I’m very proud of him for having finished his course, and he now knows he can apply to university and that he can do it. Jumping into the academic world isn’t easy when you’ve been out of it for years, and when you’re not super academically inclined in the first place.

He may not be a straight-A  student, but neither am I, and I shouldn’t expect him to be – as long as I do my best, I’m happy, and that’s the same standard I should hold him to.

If he simply wants to work whatever job he can get, that’s fine – but having been absolutely bollocked by the recession, I’m wary of that path. In the longterm, I firmly believe that having a qualification (trade or otherwise) is essential.

So, I guess I don’t really know where to from here. I’m not expecting him to come up with a 50 year plan, but I do expect him to have some sort of direction. I don’t think that’s too much to ask.

We’ve clashed over this lots of times – he always reiterates: “I wouldn’t care if we were living out of a car, as long as we have each other.” Call me heartless, call me unromantic but there are some lines I’m not willing to cross.

At the moment, he’s fired up about one of our flatmate’s fathers, who is keen to start up a business and employ both of them. Not a career type of job – just a job. He’s been to the careers counsellors at uni, who clarified the options that we’d already settled on, without giving him anything definitive. He could go ahead with the plan to become a teacher, or he could try to get trade qualified in engineering/fabrication, which is what he was working before. (Or the army, again…something he’s increasingly talking about).

It’s October now, and I thought he would have a pretty good idea of what he wanted to do. It looks like uni is out of the picture, at least for the first semester of 2010 – applications aren’t going to stay open forever. I’ve spent many hours late at night sitting up with him helping him with assignments. I feel I’ve invested a lot of energy into this, and although there’s no way I’d ever force him to do anything, I really do think carrying on with study would be in his best interests.

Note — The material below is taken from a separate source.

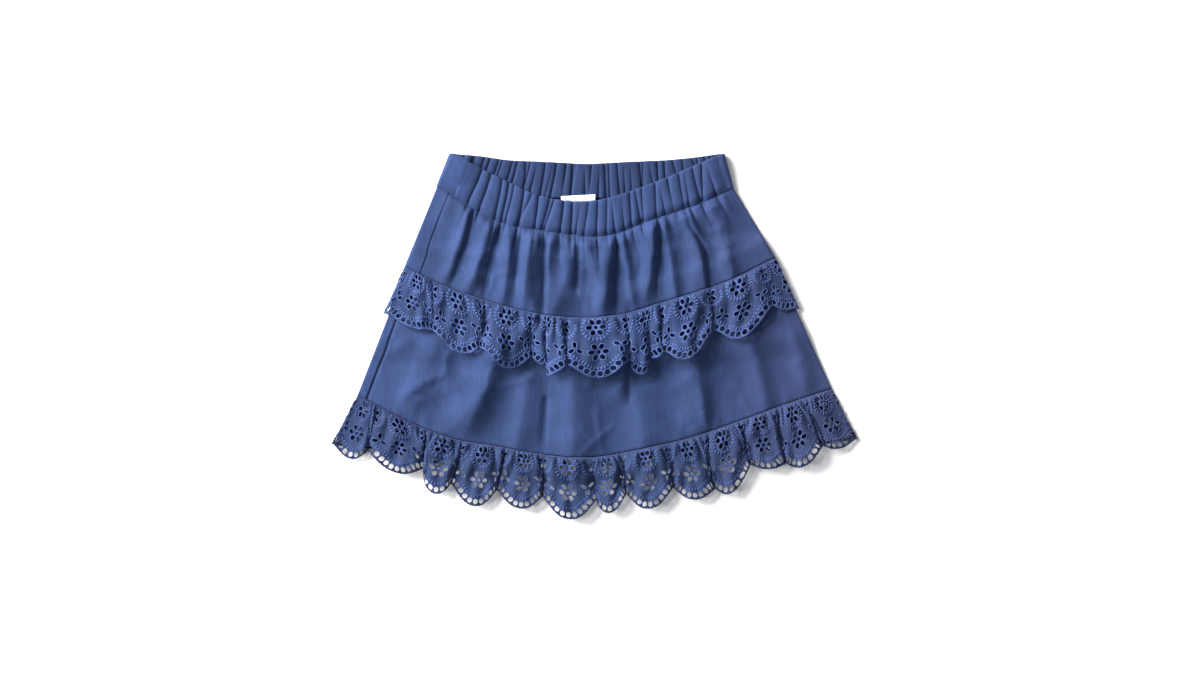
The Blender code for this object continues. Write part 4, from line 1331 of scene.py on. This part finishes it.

Whether he could stay motivated through the three years, slogging through papers that he might not enjoy (some he definitely won’t) would be another challenge. For me, I see deadly dull core papers as a necessary evil, but I plough through anyway. To him, he’s so disinterested that he doesn’t put effort in. And that’s something you have to deal with at university.

I know I keep saying I want a crystal ball…..but I really, really, do!!

2 thoughts on “Where to?

  • Reply Amber from Girl with the Red Hair October 18, 2009 at 03:26

    The three months that Eric was unemployed last fall were SO hard on our relationship. In the end, he went to school for upgrading. Not his first choice, but at least he was getting up and doing something every day – his life had a purpose, and he was suddenly in a MUCH better mood. In my opinion, education is NEVER a waste of time!

    Now that his 8 months of schooling are over he really had no other choice to move where there was work, hence our long-distance relationship. It’s hard, but I’d rather have him up there, happy and working, than down here lying on the couch and depressed.

    Good luck with everything! I’m sure it will work out!

  • Reply Sense October 19, 2009 at 22:13

    Some people just take longer to figure out their calling. It sounds like you want to encourage him to go back to school, but if his heart isn’t in it, you can’t do his homework for him. It def. has to be his decision.

    I struggle with wanting my sister (she’s 29) to get her degree too. I’m walking that fine line between strongly influencing her to do something she doesn’t want to do (for her own good, of course) and trying to be supportive for whatever she decides. We just want the best for our loved ones, and it’s hard to stand by when you know they’d have more options with education.

    It’s great that you know your limits in terms of not living in a car (ha!). I get what he’s saying–real happiness doesn’t come from stuff, but still, I would think that he’d want to do everything in his power to not end up living in a campavan?